“The performances are guaranteed to refresh even the most jaded palate.” -Early Music Review
Magnificat was formed in 1991 by its conductor, Philip Cave, to explore the rich diversity of choral music from the last five centuries. The ensemble specializes in the restoration and performance of neglected choral masterpieces of the 16th and 17th centuries. Magnificat ranges from four to forty voices and performs a wide range of music, both a cappella and with its own orchestra of period instruments.
In association with Linn Records, Magnificat has undertaken many recording projects of music from ‘The Golden Age’. The first these comprises motets by Gesualdo, Guerrero, Josquin, Rebelo and Victoria together with Allegri’s Miserere and Palestrina’s Stabat mater.
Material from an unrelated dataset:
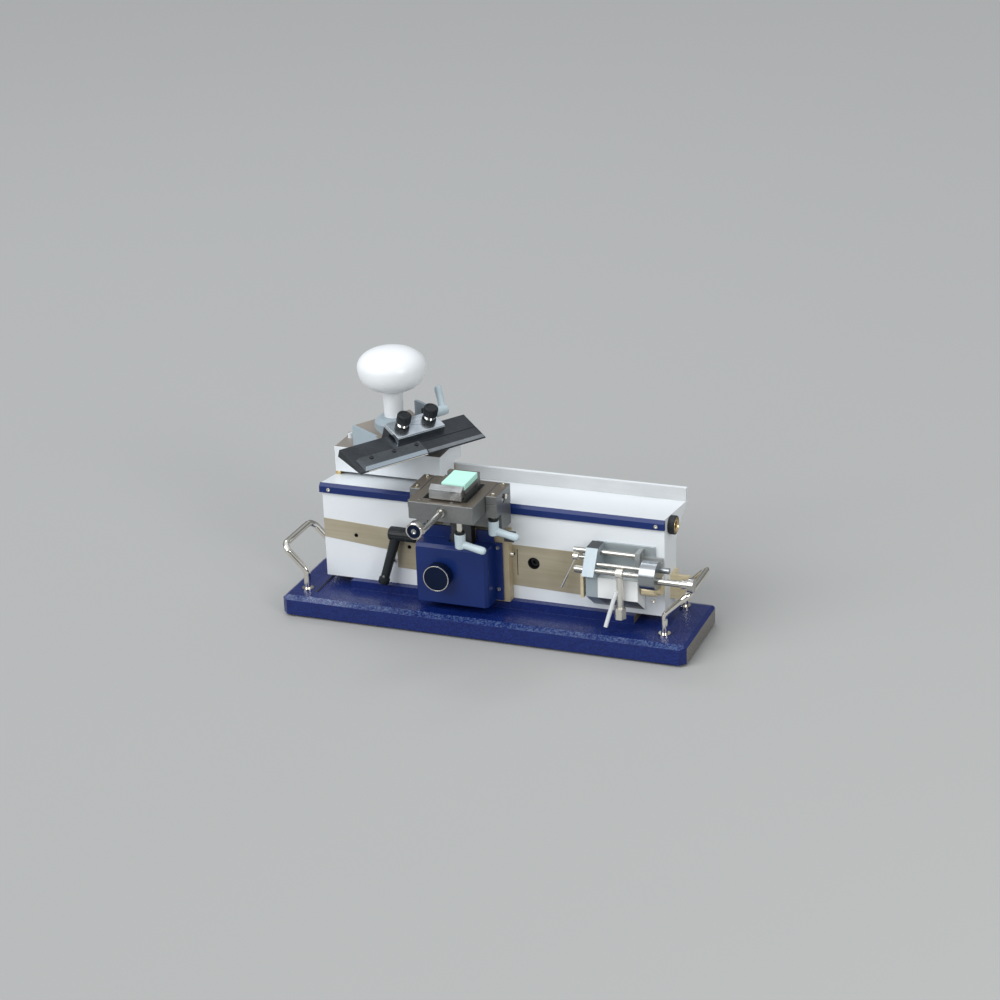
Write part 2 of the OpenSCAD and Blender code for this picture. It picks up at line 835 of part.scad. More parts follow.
module feed_rack() {
  on_bench() color("lightgray") {
    along_y(rack_y, rack_y + rack_d) rack_profile();
    block([rack_key_x, rack_y + rack_d, rack_low], [rack_key_x + key_w, plate_y + key_d, fork_low]);
  }
}

module head_fork() {
  on_bench() color("rosybrown") difference() {
    union() {
      block([fork_x, rack_y, fork_low], [fork_r, fork_back, cross_top]);
      for (x = [fork_x, fork_r - block_w]) {
        block([x, block_y, block_low], [x + block_w, fork_back, trunnion_z - 0.1]);
        block([x, fork_back - 1, rail_clear_z], [x + block_w, frame_back, trunnion_z - 0.1]);
        block([x, fork_y, fork_low], [x + block_w, fork_back, block_low + eps]);
      }
    }
    bar_x(fork_x - eps, fork_r + eps, trunnion_y, trunnion_z, trunnion_r + run);
  }
}

module bearing_caps() {
  on_bench() color("rosybrown") difference() {
    for (x = [fork_x, fork_r - block_w])
      block([x, block_y, trunnion_z + 0.1], [x + block_w, frame_back, frame_top]);
    bar_x(fork_x - eps, fork_r + eps, trunnion_y, trunnion_z, trunnion_r + run);
  }
}

module cap_screws() {
  on_bench() color("gainsboro") {
    for (x = [fork_x, fork_r - block_w], y = [block_y + 7, frame_back - 6])
      translate([x + block_w / 2, y, frame_top]) cap_head(6, 1.5);
    translate([fork_r, block_y + 27, frame_top - 9]) rotate([0, 90, 0]) cap_head(6, 1.6);
  }
}

// Small adjustable lever: hub hanging below its collar, arm to the right and a little down
module small_lever() {
  difference() {
    union() {
      translate([0, 0, -hub_h - lock_ring_h]) cylinder(h = hub_h, d = hub_d);
      translate([0, 0, -lock_ring_h]) cylinder(h = lock_ring_h, d = hub_d - 1.4);
    }
    translate([0, 0, -8]) cylinder(h = 9, d = stud_d);
  }
  translate([0, 0, -lock_ring_h - hub_h + arm_d / 2 + 1]) {
    rotate([0, 90 + atan(arm_drop / arm_reach), 0]) cylinder(h = arm_reach, d = arm_d);
    translate([arm_reach * arm_end, 0, -arm_drop * arm_end]) sphere(d = arm_ball_d);
  }
}

module tilt_lock_lever() {
  on_bench() color("lightsteelblue") {
    translate([tilt_lock_x, tilt_lock_y, block_low - 3]) small_lever();
    bar_z(tilt_lock_x, tilt_lock_y, block_low - 11, block_low - air, stud_d / 2);
  }
}

module roll_lock_lever() {
  top = frame_low - roll_stud_l;
  on_bench() color("lightsteelblue") {
    translate([roll_lock_x, roll_lock_y, top]) small_lever();
    bar_z(roll_lock_x, roll_lock_y, top - 8, frame_low - air, stud_d / 2);
  }
}

module tilt_frame() {
  x1 = frame_x + frame_w;
  on_bench() color("dimgray") difference() {
    union() {
      block([frame_x, frame_y, frame_low], [x1, frame_back, frame_top]);
      block([frame_x - 1.8, frame_y + 3, frame_low + 12], [frame_x + 1, block_y - 3, frame_top]);
    }
    block([frame_x + frame_wall, frame_y + frame_front_wall, frame_low - eps],
          [x1 - frame_wall, frame_back - frame_back_wall, frame_top + eps]);
    bar_x(frame_x - 2, x1 + 2, trunnion_y, trunnion_z, trunnion_r);
    bar_y(roll_x, frame_y - eps, frame_back + eps, roll_z, roll_r + run);
  }
}

module trunnions() {
  x1 = frame_x + frame_w;
  on_bench() color("lightgray") {
    bar_x(fork_x + 1, frame_x + frame_wall - 1, trunnion_y, trunnion_z, trunnion_r);
    bar_x(x1 - frame_wall + 1, fork_r - 1, trunnion_y, trunnion_z, trunnion_r);
  }
}

module roll_cradle() {
  slot_y = leg_y - jaw_open - 1;
  on_bench() color("slategray") difference() {
    union() {
      block([cradle_x0, cradle_y0, frame_low + 2], [cradle_x1, cradle_y1, seat_low]);
      bar_y(roll_x, frame_y, cradle_y0 + 1, roll_z, roll_r);
      bar_y(roll_x, cradle_y1 - 1, frame_back - 1, roll_z, roll_r);
      block([tongue_x, cradle_y0 + 6, tongue_low],
            [tongue_x + tongue_size[0], cradle_y0 + 6 + tongue_size[1], frame_low + 3]);
    }
    block([slot_x, slot_y, frame_low + 6], [slot_x + slot_w, leg_y + leg_t + 1, frame_top + 5]);
    bar_y(roll_x, frame_y - eps, leg_y + leg_t + 7, roll_z, jaw_screw_d / 2 + run);
  }
}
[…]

A highly acclaimed recording of Victoria’s Officium Defunctorum of 1605, named a 1997 Critics’ Choice by Gramophone Magazine and chosen by The Rough Guide as one of its ‘100 Essential Classical CDs’, was followed by a disc of music by the neglected Spanish master, Philippe Rogier, including the Missa Ego sum qui sum.
Magnificat’s recording of Thomas Tallis’ forty-part motet Spem in alium was hailed as “quite the best recording” by Gramophone Magazine. The disc was recently selected as the BBC Radio 3 recommended performance of Tallis’ Lamentations of Jeremiah. This disc also includes the four-part Mass and Latin motets. This was followed by a CD of Palestrina’s twenty-nine motets from the Song of Songs published under the title Canticum Canticorum, and a second CD of polychoral music by Philippe Rogier will be released in 2011.
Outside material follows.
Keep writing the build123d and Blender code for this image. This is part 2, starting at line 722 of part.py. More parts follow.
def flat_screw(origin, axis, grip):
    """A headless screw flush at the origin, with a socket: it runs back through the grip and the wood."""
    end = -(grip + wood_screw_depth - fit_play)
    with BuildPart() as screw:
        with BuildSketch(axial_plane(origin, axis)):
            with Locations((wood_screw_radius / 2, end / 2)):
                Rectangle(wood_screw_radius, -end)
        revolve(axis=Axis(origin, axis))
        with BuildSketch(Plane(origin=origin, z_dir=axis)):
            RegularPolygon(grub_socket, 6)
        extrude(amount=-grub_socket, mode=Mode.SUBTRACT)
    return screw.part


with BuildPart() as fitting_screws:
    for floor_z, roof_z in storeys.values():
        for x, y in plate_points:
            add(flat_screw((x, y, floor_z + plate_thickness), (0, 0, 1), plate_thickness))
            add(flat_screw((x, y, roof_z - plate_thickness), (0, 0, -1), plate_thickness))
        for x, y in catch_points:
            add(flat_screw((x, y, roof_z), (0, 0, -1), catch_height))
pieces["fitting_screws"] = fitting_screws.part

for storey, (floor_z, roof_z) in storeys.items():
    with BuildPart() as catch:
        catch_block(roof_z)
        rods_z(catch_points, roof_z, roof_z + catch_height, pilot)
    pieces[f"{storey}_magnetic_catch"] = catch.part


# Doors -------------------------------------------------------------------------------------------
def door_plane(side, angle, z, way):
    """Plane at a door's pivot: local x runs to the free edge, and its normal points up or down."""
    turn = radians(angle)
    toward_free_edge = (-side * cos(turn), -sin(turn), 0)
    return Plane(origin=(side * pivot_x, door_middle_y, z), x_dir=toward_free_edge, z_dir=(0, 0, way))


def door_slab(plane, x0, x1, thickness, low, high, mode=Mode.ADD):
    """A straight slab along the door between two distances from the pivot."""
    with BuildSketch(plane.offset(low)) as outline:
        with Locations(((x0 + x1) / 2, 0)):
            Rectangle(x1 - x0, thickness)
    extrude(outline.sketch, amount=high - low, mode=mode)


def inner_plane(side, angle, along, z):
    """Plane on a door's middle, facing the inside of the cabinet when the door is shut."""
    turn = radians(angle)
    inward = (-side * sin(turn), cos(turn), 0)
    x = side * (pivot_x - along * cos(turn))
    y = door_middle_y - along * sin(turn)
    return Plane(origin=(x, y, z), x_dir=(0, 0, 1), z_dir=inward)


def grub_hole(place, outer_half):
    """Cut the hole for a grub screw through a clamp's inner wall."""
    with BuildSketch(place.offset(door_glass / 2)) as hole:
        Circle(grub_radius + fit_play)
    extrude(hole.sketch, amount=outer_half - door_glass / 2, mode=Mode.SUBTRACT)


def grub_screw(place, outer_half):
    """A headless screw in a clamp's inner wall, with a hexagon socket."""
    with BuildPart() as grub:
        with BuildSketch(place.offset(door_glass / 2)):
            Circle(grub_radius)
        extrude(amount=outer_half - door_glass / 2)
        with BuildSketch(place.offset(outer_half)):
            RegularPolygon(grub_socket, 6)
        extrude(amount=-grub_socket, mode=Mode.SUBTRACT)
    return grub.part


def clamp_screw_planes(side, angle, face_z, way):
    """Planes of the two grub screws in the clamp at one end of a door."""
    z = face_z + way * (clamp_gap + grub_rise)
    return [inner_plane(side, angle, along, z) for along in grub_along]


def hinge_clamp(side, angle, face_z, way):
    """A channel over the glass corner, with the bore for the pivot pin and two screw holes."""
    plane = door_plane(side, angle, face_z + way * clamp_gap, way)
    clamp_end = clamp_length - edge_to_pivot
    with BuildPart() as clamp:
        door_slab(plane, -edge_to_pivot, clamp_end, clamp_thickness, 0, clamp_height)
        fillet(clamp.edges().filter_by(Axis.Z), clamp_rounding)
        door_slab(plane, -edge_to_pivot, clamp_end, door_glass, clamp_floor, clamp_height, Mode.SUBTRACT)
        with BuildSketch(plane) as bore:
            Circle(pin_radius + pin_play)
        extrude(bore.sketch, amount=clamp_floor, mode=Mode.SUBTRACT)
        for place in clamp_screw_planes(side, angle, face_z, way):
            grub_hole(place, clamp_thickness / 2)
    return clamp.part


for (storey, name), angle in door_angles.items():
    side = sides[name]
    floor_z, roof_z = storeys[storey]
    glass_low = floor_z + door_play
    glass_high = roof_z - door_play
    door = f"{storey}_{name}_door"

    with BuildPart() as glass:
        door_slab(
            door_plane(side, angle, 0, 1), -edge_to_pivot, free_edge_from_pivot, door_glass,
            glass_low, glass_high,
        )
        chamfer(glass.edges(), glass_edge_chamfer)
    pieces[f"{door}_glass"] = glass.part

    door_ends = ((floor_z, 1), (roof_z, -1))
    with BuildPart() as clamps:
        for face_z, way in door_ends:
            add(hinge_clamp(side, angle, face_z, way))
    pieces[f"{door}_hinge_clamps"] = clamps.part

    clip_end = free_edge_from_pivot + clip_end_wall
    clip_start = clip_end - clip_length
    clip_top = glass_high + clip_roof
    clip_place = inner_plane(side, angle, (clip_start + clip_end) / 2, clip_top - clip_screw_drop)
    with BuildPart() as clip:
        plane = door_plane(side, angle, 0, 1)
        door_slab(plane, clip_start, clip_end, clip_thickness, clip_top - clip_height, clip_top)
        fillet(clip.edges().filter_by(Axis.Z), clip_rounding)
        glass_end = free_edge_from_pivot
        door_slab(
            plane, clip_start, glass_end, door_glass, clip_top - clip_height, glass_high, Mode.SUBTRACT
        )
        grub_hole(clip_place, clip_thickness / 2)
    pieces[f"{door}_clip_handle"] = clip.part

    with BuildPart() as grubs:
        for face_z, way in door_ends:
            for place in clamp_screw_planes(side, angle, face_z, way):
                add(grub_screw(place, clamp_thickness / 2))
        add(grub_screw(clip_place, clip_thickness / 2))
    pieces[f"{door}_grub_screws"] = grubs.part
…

In addition to its recordings for Linn Records, Magnificat has undertaken several other recording projects: sacred and secular by the English baroque master, Robert Ramsey; a reconstruction of the Coronation service of Queen Elizabeth I, which includes the first recording of works by Richard Alwood and William Mundy; a disc of Chant in Honour of Anglo-Saxon Saints and a best-selling double album of Gregorian Chant, containing many hymns, sequences, and antiphons for the Church’s year.